(Structured object records)
• • • •

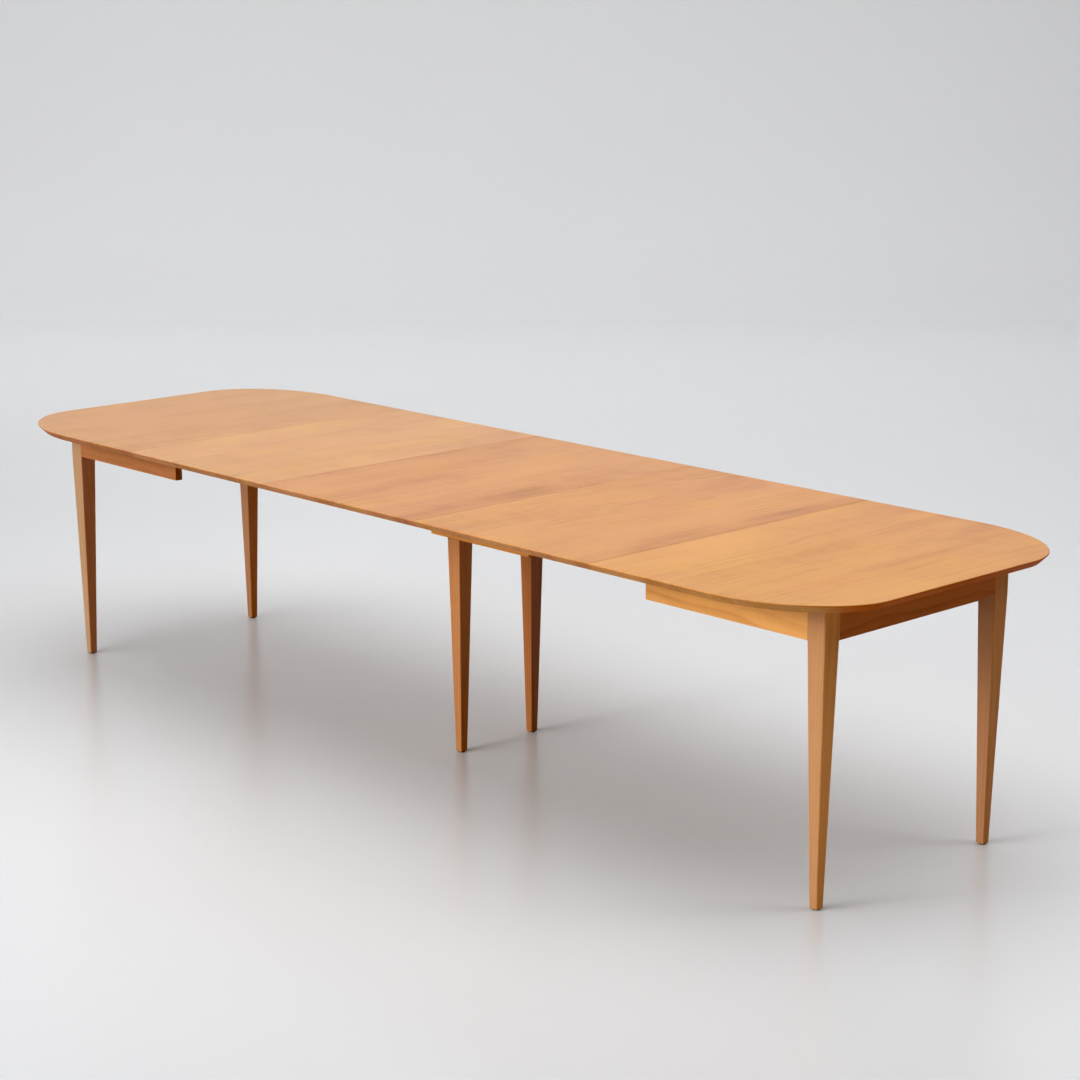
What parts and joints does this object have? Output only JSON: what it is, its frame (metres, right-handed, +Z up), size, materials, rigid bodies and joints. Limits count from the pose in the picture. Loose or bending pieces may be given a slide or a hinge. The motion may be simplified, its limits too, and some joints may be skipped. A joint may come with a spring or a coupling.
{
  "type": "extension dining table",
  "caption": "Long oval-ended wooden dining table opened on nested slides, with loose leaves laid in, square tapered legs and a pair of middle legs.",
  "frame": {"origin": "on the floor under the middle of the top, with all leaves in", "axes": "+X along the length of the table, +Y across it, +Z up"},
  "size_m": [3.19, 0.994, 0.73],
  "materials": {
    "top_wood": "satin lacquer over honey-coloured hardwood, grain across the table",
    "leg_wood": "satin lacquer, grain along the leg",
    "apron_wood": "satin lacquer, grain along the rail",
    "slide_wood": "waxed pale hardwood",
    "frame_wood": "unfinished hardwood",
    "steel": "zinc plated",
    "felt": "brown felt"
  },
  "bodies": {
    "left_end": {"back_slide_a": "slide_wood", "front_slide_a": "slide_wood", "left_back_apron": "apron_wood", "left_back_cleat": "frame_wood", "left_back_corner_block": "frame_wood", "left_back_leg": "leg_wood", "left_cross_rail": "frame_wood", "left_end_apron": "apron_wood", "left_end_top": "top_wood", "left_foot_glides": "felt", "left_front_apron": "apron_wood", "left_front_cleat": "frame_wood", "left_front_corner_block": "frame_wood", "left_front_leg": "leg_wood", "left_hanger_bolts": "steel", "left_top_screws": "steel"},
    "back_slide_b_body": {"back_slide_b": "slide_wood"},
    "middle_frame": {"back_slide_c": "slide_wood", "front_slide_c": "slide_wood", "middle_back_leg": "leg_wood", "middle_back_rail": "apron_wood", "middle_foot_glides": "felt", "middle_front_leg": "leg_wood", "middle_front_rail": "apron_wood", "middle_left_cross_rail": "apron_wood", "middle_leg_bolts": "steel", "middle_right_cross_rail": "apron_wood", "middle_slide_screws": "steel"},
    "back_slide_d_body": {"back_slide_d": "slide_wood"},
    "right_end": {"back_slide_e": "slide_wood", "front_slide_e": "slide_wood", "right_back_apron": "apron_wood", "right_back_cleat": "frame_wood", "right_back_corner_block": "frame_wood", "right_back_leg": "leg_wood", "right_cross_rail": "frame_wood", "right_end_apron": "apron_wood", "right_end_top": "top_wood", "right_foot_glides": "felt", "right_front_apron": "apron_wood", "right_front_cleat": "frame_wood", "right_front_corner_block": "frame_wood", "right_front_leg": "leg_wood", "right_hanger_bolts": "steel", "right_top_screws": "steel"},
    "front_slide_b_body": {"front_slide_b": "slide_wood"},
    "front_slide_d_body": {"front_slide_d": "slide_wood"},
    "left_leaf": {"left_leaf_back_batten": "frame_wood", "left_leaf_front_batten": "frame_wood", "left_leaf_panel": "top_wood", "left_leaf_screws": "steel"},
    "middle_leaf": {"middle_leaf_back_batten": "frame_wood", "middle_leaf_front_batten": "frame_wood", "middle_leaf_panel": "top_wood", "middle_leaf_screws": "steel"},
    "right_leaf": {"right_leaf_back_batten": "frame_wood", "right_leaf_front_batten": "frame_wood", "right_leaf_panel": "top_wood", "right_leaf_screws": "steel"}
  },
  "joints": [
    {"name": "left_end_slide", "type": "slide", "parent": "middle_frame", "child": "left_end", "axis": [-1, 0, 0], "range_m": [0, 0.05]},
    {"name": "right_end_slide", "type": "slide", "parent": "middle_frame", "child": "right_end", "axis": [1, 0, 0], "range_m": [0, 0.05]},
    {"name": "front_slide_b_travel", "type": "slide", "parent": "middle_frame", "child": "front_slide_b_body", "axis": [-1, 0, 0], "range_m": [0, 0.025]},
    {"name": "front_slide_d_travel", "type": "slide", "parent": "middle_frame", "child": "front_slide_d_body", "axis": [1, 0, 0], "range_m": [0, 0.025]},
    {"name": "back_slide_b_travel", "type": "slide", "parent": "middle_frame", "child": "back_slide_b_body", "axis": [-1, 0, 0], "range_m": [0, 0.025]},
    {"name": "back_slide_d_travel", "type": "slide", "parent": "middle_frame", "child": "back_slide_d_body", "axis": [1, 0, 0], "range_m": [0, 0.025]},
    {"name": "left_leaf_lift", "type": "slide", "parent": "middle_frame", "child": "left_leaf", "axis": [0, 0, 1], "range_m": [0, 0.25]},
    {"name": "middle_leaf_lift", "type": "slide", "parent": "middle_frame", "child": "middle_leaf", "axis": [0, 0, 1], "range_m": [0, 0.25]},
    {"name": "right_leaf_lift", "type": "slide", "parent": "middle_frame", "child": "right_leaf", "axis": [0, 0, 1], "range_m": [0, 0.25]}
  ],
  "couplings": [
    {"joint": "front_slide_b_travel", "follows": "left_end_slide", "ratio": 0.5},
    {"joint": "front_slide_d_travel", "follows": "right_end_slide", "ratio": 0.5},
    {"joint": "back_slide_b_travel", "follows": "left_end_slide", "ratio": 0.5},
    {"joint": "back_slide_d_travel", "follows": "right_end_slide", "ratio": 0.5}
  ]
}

• • • •

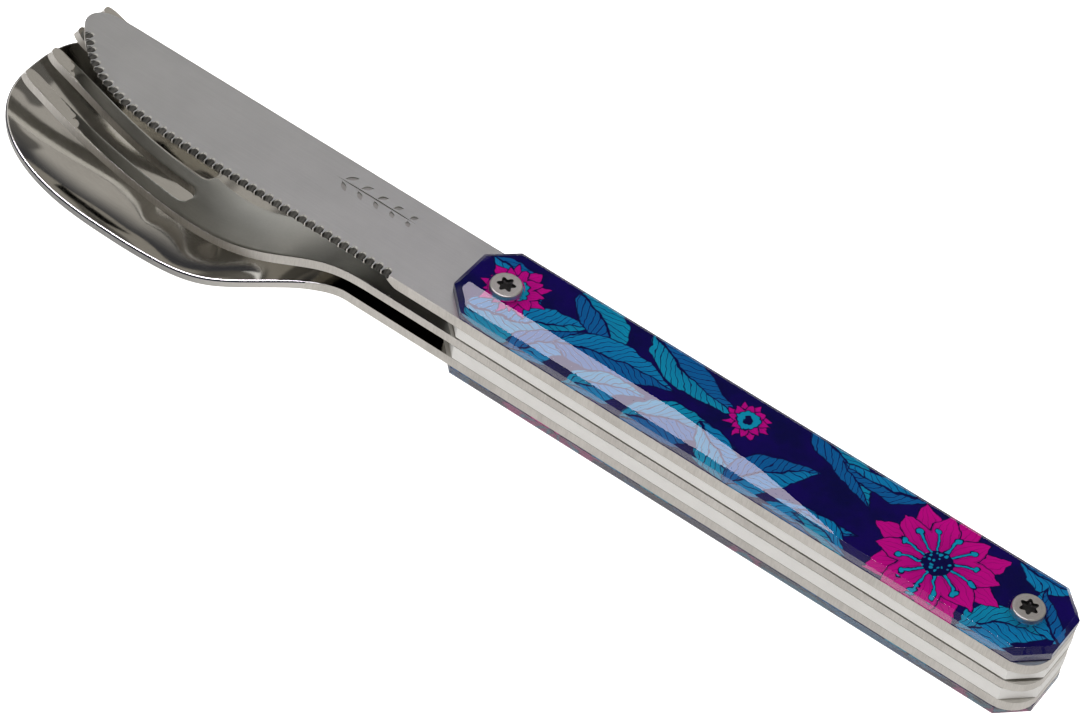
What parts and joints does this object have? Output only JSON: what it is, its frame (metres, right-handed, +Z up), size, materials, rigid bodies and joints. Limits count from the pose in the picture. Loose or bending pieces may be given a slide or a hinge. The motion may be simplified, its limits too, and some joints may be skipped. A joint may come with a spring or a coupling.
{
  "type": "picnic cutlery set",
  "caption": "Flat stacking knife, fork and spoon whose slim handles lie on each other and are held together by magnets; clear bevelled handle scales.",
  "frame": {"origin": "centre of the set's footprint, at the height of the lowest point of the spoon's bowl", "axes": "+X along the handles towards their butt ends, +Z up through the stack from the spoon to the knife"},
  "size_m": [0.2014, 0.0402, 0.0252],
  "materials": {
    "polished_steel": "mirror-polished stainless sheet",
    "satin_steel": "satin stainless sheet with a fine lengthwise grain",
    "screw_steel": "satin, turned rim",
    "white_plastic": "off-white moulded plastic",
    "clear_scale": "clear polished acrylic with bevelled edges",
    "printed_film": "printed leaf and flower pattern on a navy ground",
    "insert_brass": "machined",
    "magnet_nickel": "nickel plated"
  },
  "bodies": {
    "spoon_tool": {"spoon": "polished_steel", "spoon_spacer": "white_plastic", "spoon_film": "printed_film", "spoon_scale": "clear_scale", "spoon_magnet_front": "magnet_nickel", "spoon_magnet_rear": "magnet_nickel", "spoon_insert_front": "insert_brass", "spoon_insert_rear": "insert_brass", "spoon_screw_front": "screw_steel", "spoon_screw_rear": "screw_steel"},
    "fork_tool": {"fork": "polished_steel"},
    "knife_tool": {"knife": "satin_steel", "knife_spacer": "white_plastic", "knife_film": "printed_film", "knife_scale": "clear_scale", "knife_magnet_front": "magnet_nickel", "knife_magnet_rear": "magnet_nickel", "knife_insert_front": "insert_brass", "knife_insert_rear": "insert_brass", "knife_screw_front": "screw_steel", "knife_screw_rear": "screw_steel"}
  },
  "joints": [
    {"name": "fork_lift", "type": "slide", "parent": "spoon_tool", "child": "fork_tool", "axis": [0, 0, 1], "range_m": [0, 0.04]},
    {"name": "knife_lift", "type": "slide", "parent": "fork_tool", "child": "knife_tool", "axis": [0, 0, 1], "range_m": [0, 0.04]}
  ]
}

• • • •

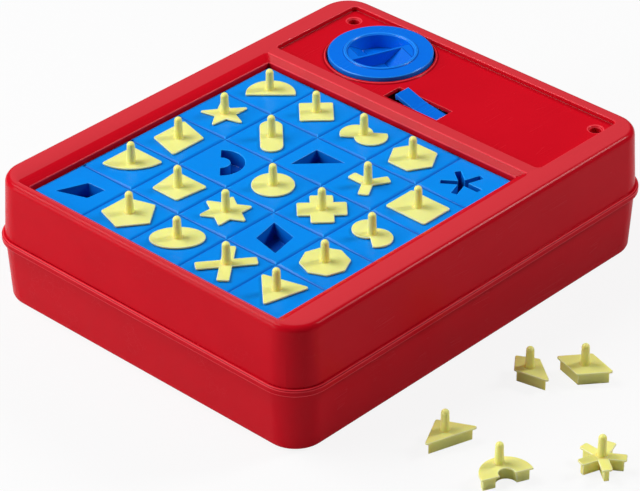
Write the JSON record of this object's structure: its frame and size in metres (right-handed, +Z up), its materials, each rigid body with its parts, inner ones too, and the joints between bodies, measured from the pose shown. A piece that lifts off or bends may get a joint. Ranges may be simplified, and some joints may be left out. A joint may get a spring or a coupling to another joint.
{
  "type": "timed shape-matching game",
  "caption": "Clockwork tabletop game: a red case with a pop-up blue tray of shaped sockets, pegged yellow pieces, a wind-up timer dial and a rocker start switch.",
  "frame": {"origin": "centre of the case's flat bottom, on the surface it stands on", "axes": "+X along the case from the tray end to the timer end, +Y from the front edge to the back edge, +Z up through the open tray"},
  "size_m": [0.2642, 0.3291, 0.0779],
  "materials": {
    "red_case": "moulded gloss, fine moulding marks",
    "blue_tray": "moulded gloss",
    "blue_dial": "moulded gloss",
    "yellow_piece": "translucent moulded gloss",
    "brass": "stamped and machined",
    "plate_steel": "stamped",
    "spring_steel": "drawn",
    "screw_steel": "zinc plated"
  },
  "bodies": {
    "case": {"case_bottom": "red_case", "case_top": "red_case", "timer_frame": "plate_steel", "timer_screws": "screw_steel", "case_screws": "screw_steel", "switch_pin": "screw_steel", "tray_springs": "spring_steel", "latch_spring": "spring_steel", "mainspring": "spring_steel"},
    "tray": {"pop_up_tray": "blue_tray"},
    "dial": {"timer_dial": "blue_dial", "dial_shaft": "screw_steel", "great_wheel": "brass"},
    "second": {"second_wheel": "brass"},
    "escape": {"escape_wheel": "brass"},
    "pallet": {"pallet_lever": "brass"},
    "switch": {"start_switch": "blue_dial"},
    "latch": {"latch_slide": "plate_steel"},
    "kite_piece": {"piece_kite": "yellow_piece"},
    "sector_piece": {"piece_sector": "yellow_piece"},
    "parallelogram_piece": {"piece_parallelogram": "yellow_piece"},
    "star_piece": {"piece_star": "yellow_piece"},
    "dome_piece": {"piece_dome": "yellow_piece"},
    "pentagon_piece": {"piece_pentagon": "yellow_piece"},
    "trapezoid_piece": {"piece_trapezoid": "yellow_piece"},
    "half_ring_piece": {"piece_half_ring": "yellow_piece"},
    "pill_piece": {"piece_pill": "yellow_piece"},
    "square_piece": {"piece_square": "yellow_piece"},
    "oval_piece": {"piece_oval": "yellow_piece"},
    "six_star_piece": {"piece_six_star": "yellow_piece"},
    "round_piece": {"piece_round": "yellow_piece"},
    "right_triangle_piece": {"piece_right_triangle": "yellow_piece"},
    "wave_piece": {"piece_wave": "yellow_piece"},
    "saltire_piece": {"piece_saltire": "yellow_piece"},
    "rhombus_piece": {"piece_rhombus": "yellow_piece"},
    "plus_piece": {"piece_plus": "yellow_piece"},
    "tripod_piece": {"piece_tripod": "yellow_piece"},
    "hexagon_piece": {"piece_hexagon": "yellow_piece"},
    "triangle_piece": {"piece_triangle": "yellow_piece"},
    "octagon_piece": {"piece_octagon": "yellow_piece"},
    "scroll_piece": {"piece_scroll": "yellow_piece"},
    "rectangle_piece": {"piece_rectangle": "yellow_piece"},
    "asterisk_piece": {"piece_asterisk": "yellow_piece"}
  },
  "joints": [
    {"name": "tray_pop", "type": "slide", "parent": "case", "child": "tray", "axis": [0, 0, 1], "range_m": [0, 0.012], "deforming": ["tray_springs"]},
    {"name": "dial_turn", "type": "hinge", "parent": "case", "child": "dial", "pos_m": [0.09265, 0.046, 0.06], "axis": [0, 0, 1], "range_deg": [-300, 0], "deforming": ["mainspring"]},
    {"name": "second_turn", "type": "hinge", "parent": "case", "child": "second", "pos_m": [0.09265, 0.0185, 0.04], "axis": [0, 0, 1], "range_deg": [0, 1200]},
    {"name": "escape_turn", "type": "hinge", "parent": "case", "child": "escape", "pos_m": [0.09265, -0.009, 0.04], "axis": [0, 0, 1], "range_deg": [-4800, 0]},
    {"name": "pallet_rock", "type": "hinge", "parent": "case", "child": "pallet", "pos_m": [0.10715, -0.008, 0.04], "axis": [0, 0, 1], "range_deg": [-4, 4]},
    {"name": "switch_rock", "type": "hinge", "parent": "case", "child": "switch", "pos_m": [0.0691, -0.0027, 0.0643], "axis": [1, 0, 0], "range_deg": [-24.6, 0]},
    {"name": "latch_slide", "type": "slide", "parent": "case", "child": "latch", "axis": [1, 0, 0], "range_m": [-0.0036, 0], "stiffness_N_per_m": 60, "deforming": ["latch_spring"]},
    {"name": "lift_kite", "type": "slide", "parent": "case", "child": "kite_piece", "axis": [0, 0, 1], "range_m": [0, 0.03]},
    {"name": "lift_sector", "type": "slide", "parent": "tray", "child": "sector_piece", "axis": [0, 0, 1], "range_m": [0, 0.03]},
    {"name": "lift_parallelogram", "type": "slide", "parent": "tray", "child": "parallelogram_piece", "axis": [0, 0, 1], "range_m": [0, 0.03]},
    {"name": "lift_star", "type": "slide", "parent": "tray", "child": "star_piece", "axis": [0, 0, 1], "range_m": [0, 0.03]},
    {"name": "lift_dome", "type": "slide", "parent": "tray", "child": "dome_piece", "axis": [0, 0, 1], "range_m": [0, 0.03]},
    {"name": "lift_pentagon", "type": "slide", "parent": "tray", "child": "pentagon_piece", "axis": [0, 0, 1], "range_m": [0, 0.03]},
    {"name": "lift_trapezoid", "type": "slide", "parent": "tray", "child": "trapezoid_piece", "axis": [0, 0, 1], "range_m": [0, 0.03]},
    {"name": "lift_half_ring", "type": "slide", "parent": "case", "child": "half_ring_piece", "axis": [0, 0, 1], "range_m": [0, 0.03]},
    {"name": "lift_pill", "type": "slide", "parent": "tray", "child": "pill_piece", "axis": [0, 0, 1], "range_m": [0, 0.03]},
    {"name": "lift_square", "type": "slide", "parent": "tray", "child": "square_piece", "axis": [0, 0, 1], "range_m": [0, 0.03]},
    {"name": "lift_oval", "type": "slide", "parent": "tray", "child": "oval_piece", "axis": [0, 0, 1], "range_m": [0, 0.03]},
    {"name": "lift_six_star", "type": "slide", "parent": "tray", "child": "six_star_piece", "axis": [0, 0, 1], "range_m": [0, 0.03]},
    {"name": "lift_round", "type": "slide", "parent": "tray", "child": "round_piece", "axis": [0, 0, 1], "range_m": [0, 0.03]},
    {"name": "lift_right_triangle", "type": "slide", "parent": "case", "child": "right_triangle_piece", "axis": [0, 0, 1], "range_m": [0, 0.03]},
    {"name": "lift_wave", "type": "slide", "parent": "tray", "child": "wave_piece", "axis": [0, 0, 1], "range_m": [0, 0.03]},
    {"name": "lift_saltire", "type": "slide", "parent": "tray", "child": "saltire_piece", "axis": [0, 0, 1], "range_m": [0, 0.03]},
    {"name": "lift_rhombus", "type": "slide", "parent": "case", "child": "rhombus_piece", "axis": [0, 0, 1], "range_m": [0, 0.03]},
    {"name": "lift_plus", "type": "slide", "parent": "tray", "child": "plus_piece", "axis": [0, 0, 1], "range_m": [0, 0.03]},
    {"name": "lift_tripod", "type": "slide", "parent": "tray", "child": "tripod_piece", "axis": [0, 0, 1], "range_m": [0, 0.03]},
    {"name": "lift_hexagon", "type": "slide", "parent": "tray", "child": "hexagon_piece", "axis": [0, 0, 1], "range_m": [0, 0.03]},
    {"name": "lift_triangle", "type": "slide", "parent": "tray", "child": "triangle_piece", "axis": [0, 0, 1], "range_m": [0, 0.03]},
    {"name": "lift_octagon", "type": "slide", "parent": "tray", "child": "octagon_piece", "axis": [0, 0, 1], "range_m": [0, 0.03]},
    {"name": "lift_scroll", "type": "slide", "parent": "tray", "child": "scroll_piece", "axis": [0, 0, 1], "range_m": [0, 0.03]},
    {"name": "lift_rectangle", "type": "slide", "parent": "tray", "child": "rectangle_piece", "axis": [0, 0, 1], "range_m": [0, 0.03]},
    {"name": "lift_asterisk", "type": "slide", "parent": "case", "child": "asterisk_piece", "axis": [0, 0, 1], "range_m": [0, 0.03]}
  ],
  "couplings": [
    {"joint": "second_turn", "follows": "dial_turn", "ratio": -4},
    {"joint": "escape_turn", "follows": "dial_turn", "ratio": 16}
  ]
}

• • • •

_PROBLEM:_ Track down all lines above with the string "each" and copy them.

_WRITTEN REPLY:_
  "caption": "Flat stacking knife, fork and spoon whose slim handles lie on each other and are held together by magnets; clear bevelled handle scales.",
Write the JSON record of this object's structure: its frame and size in metres (right-handed, +Z up), its materials, each rigid body with its parts, inner ones too, and the joints between bodies, measured from the pose shown. A piece that lifts off or bends may get a joint. Ranges may be simplified, and some joints may be left out. A joint may get a spring or a coupling to another joint.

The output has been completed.